» GIVEN INFORMATION:
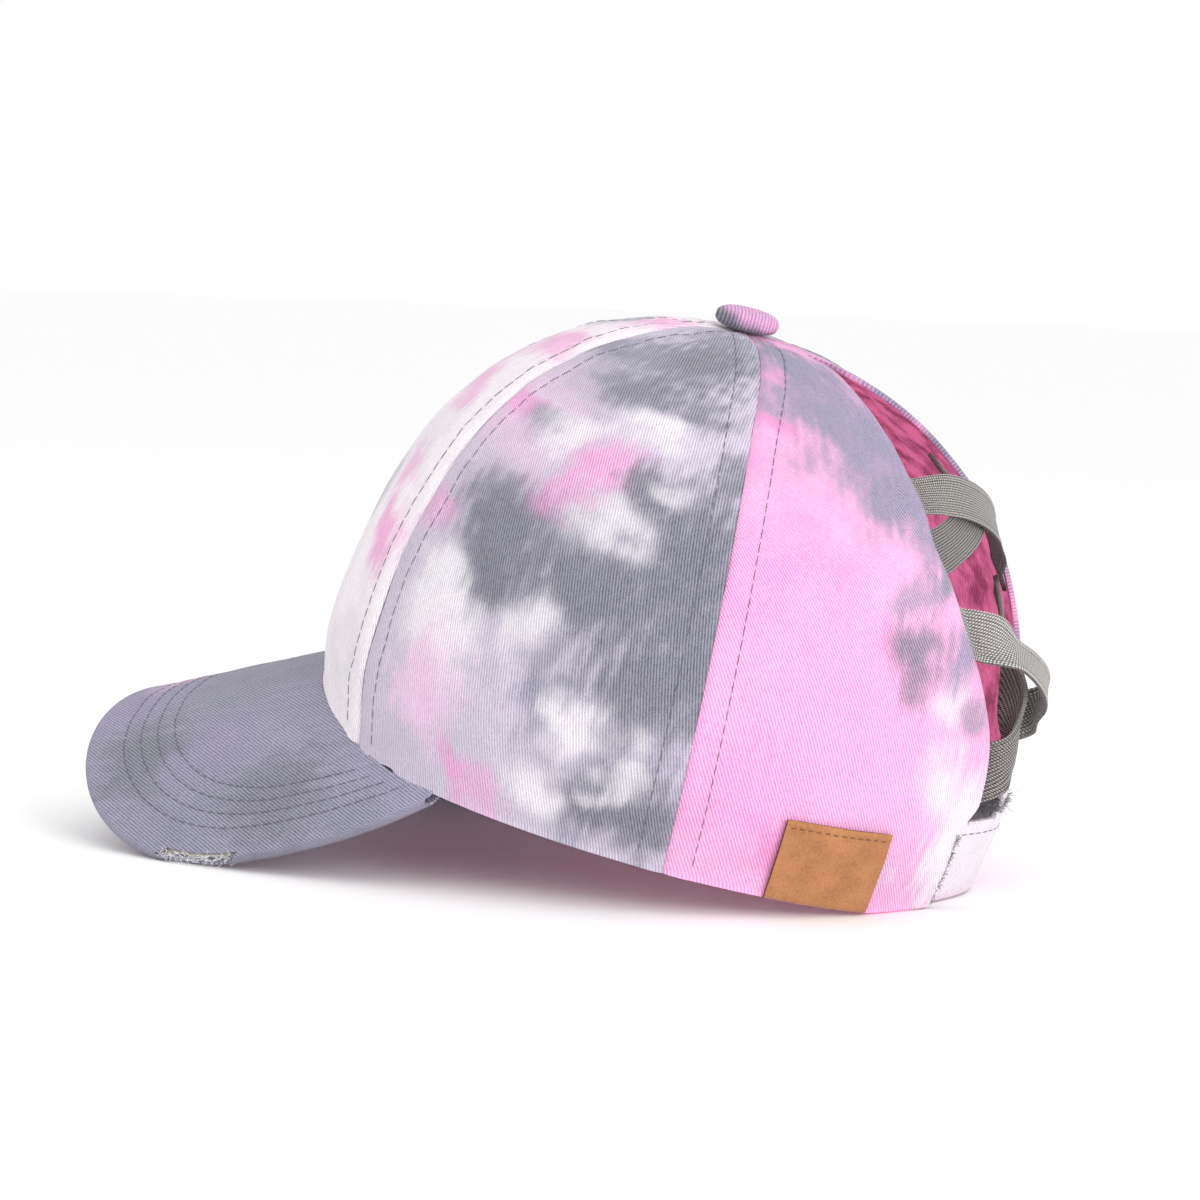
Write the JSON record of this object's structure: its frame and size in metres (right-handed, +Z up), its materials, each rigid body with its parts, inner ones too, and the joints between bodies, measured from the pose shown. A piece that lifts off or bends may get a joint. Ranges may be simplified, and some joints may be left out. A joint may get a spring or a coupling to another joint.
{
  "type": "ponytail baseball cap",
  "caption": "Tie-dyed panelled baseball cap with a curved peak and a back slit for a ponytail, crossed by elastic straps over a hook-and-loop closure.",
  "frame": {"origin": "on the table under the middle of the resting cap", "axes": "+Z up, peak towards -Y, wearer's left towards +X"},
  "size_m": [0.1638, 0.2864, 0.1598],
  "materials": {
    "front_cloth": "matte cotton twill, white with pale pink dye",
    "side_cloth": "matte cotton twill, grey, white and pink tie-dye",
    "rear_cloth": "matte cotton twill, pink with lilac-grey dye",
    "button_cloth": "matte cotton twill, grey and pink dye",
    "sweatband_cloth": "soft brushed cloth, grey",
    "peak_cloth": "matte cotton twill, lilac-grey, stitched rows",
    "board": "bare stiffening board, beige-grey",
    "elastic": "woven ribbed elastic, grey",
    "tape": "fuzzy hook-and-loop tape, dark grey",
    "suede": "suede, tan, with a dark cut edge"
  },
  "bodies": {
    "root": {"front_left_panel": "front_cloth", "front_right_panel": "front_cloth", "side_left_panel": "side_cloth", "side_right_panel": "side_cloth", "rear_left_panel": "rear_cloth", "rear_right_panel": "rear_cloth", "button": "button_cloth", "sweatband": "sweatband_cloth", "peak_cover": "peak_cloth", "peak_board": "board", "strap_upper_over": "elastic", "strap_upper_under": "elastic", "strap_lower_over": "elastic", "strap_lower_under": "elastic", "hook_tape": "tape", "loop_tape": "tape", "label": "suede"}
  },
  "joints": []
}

» WHAT YOU ARE ASKED TO DO:
Make an exact copy of the listing, including every line.

» RESULT BELOW:
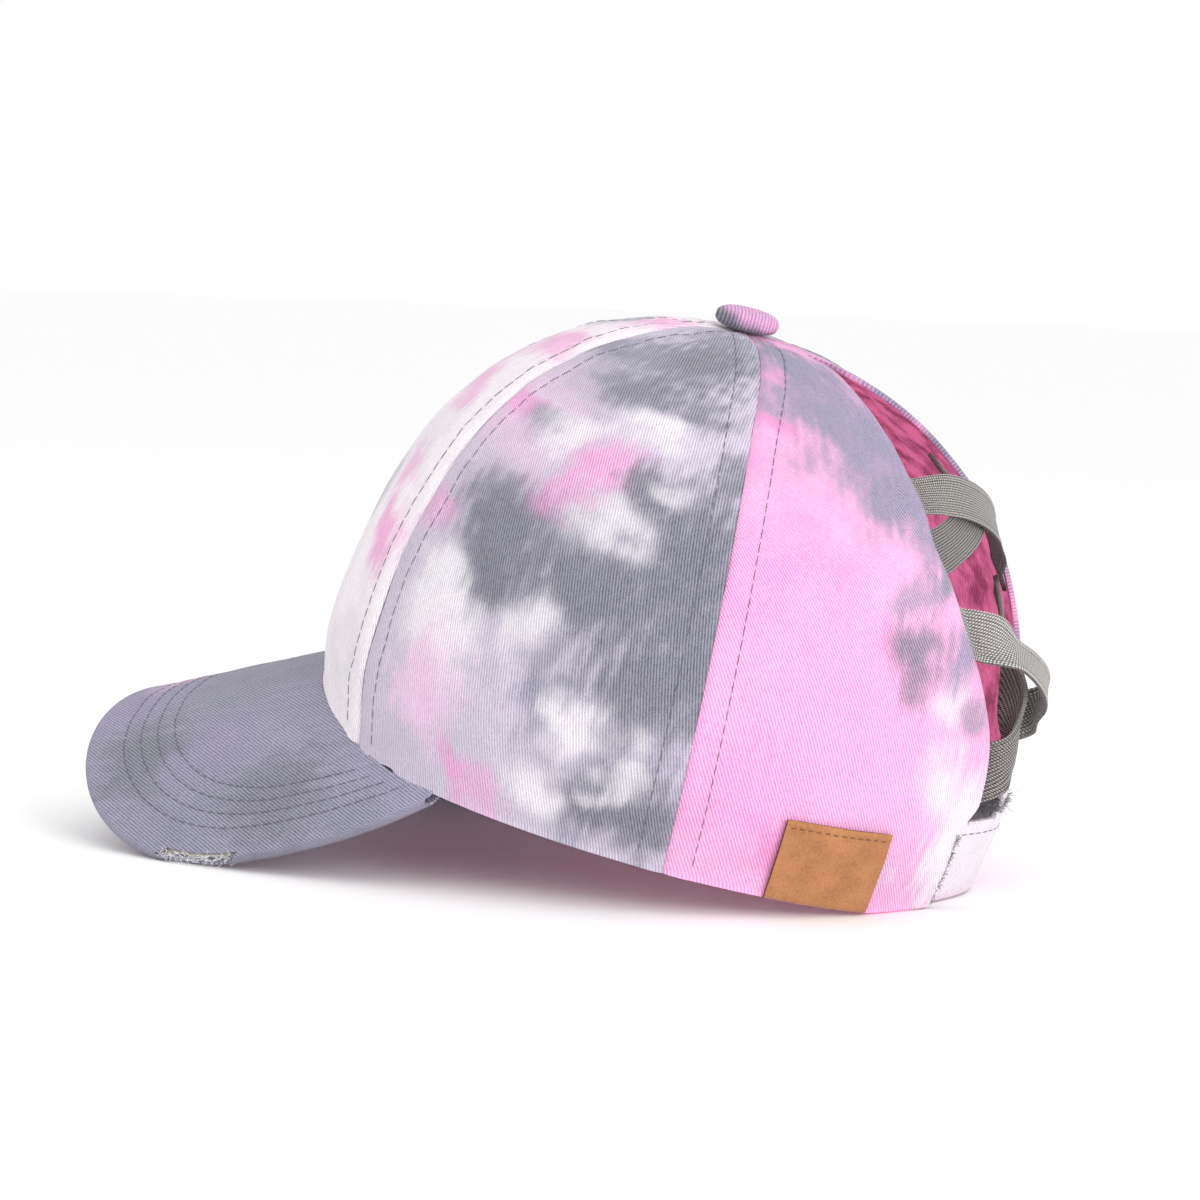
Write the JSON record of this object's structure: its frame and size in metres (right-handed, +Z up), its materials, each rigid body with its parts, inner ones too, and the joints between bodies, measured from the pose shown. A piece that lifts off or bends may get a joint. Ranges may be simplified, and some joints may be left out. A joint may get a spring or a coupling to another joint.
{
  "type": "ponytail baseball cap",
  "caption": "Tie-dyed panelled baseball cap with a curved peak and a back slit for a ponytail, crossed by elastic straps over a hook-and-loop closure.",
  "frame": {"origin": "on the table under the middle of the resting cap", "axes": "+Z up, peak towards -Y, wearer's left towards +X"},
  "size_m": [0.1638, 0.2864, 0.1598],
  "materials": {
    "front_cloth": "matte cotton twill, white with pale pink dye",
    "side_cloth": "matte cotton twill, grey, white and pink tie-dye",
    "rear_cloth": "matte cotton twill, pink with lilac-grey dye",
    "button_cloth": "matte cotton twill, grey and pink dye",
    "sweatband_cloth": "soft brushed cloth, grey",
    "peak_cloth": "matte cotton twill, lilac-grey, stitched rows",
    "board": "bare stiffening board, beige-grey",
    "elastic": "woven ribbed elastic, grey",
    "tape": "fuzzy hook-and-loop tape, dark grey",
    "suede": "suede, tan, with a dark cut edge"
  },
  "bodies": {
    "root": {"front_left_panel": "front_cloth", "front_right_panel": "front_cloth", "side_left_panel": "side_cloth", "side_right_panel": "side_cloth", "rear_left_panel": "rear_cloth", "rear_right_panel": "rear_cloth", "button": "button_cloth", "sweatband": "sweatband_cloth", "peak_cover": "peak_cloth", "peak_board": "board", "strap_upper_over": "elastic", "strap_upper_under": "elastic", "strap_lower_over": "elastic", "strap_lower_under": "elastic", "hook_tape": "tape", "loop_tape": "tape", "label": "suede"}
  },
  "joints": []
}